United States District Court, N.D. New York
May 5, 2014
DANIEL J. HAUST, Plaintiff,
UNITED STATES OF AMERICA, Defendant.
TIMOTHY P. MURPHY, ESQ., HANCOCK & ESTABROOK, LLP, Attorneys for Plaintiff Syracuse, NY.
KAREN FOLSTER LESPERANCE, ESQ., Ass't United States Attorney, RICHARD S. HARTUNIAN, United States Attorney for the Northern District of New York, Attorneys for Defendant James T. Foley U.S. Courthouse Albany, NY.
MEMORANDUM-DECISION and ORDER
DAVID N. HURD, District Judge.
This action arises from a motor vehicle accident that occurred during a snowstorm on December 22, 2008, in the Town of Schroeppel, New York. Plaintiff Daniel J. Haust ("plaintiff" or "Haust"), driving his personal vehicle, collided with a United States Postal Service ("USPS") vehicle, operated by USPS employee Angel Warner ("Warner"). On February 9, 2011, plaintiff initiated this action, in which he brings one claim against the United States of America ("defendant" or "the government") under the Federal Tort Claims Act ("FTCA"), 28 U.S.C. §§ 1346(b)(1), 2401(b), 2671-2680.
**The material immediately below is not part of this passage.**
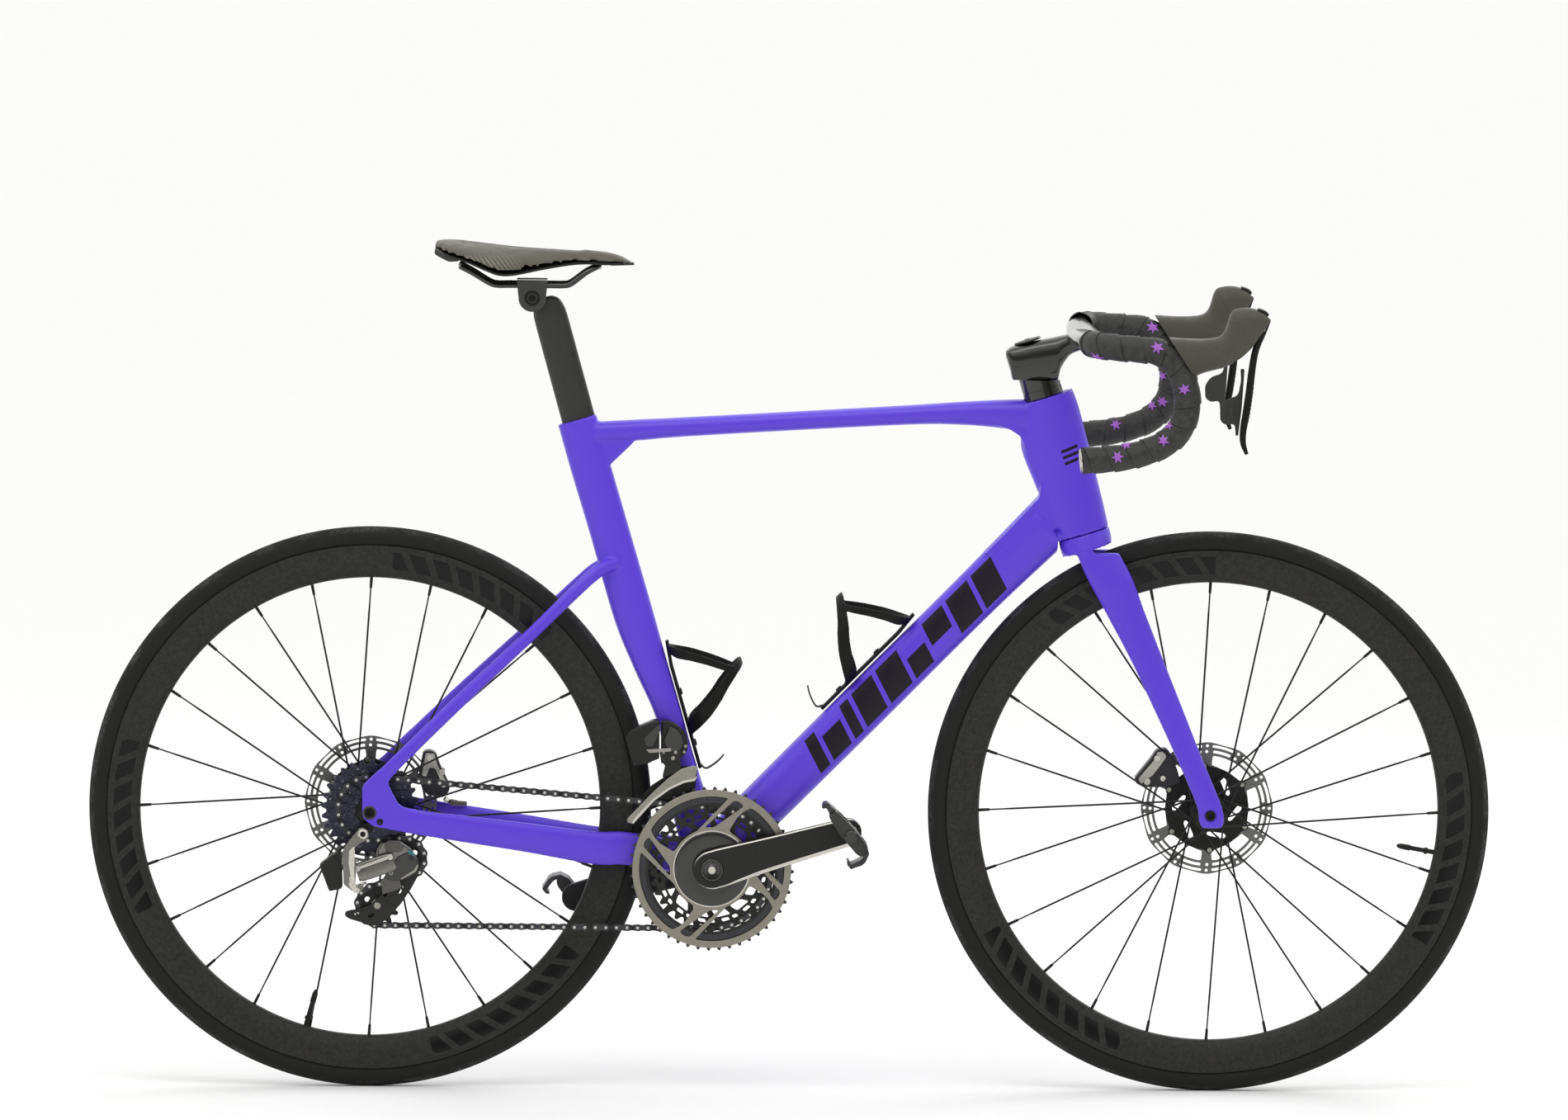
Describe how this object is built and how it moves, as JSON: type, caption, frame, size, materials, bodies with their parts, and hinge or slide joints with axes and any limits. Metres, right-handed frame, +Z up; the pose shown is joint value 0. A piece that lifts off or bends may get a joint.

On July 17, 2013, a Memorandum-Decision and Order was filed denying defendant's motion for summary judgment. Haust v. United States , 953 F.Supp.2d 353 (N.D.N.Y. 2013). A two-day bench trial on liability only was conducted on September 30 and October 1, 2013, in Utica, New York. The following four witnesses testified at the bench trial: Haust; Warner; Cynthia Donnelly, Postmaster at the USPS office in Phoenix, New York; and Eugene R. Camerota, defendant's expert licensed professional engineer ("Camerota"). The parties also entered into a stipulation of facts. Ct. Ex. No. 1.
At the conclusion of the trial, the parties were afforded time to review the transcript of the proceeding and submit proposed findings of fact and conclusions of law. Those submissions have been received and reviewed with the transcript. The following are the Findings of Fact and Conclusions of Law required by Federal Rule of Civil Procedure 52(a).
II. FINDINGS OF FACT
Warner works as a rural mail carrier out of the USPS office in Phoenix, New York. In this position, she delivers mail to rural customers in a 1989 GMC "long life vehicle" owned by the USPS. Her regular route takes her east of Phoenix to deliver to the mailboxes along Route 264, a two-lane roadway with shoulders on either side. After delivering mail to Mailbox No. 262 on Route 264, the eastern-most mailbox on her route, Warner normally performs a "turnaround" by driving past No. 262's driveway and mailbox, putting her USPS vehicle into reverse, sounding her horn, backing into No. 262's driveway, and then turning left into the westbound lane of Route 264. She then continues west on Route 264, heading back towards Phoenix, delivering mail along the way. Mailbox No. 255 is the first mailbox on her delivery route in the westbound lane on Route 264 after she completes the turnaround. On at least one occasion in the past, Warner proceeded further east on Route 264 and turned around in a gas station parking lot instead of performing her normal turnaround in the driveway of No. 262.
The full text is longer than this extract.